November 21, 2012 by namawinelake

The Northern Ireland finance and personnel minister, Sammy Wilson has this morning released the residential index and property price series for the three months ending 30th September 2012.

In summary, prices declined 1% in Q3, 2012 which represents a slowing in the rate of decline, prices are down 12% in the year to the end of September 2012 and overall since the peak in 2007, prices are down 55%. Given UK inflation generally since the peak in 2007 is 18%, the real decline in Northern Ireland is estimated to be 62%, which as far as can be determined on here, makes the Northern Ireland residential property crash to be the worst in the world.
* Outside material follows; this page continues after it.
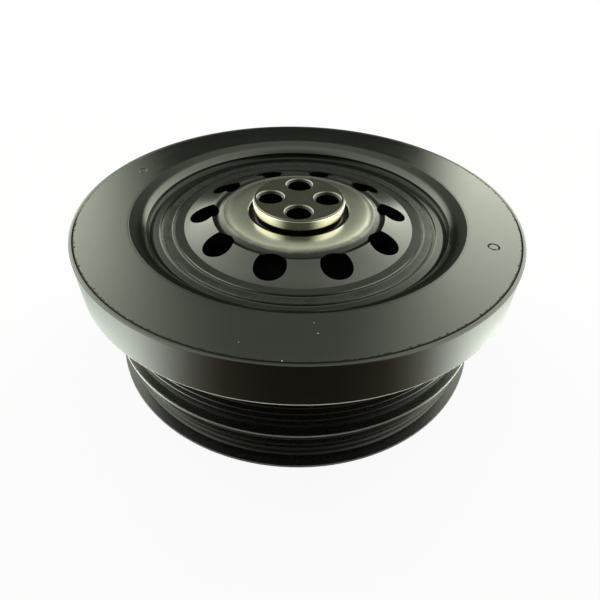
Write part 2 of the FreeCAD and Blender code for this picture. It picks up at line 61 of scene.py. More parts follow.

Minister Wilson puts our own administration to shame. Although we finally saw the launch of the property price register at the end of September 2012, we still don’t have any index though commercial players like DAFT.ie may fill that void. (The Republic of) Ireland’s official residential property index remains the CSO monthly series which is based on mortgage transactions only, which appear to represent about 50% of the market apparently.

Elsewhere in the release, we learn there were 3,400 residential property transactions in Northern Ireland in Q3,2012. Our own Property Price Register reveals there were 6,258 during the same period here. Relative to the 800,000-odd houses in Northern Ireland compared to the 2m in the Republic, the figures confirm that there are, relative to total housing stock, more transactions in Northern Ireland.

The recent trend with residential property prices in the Republic has been stabilization and gentle rises, in Northern Ireland, it appears the pace of decline is slowing, but will it is curious that the real decline in Northern Ireland stands at 62% compared with 51% in the Republic.

The Northern Ireland index was launched in August 2012 – read the blogpost here.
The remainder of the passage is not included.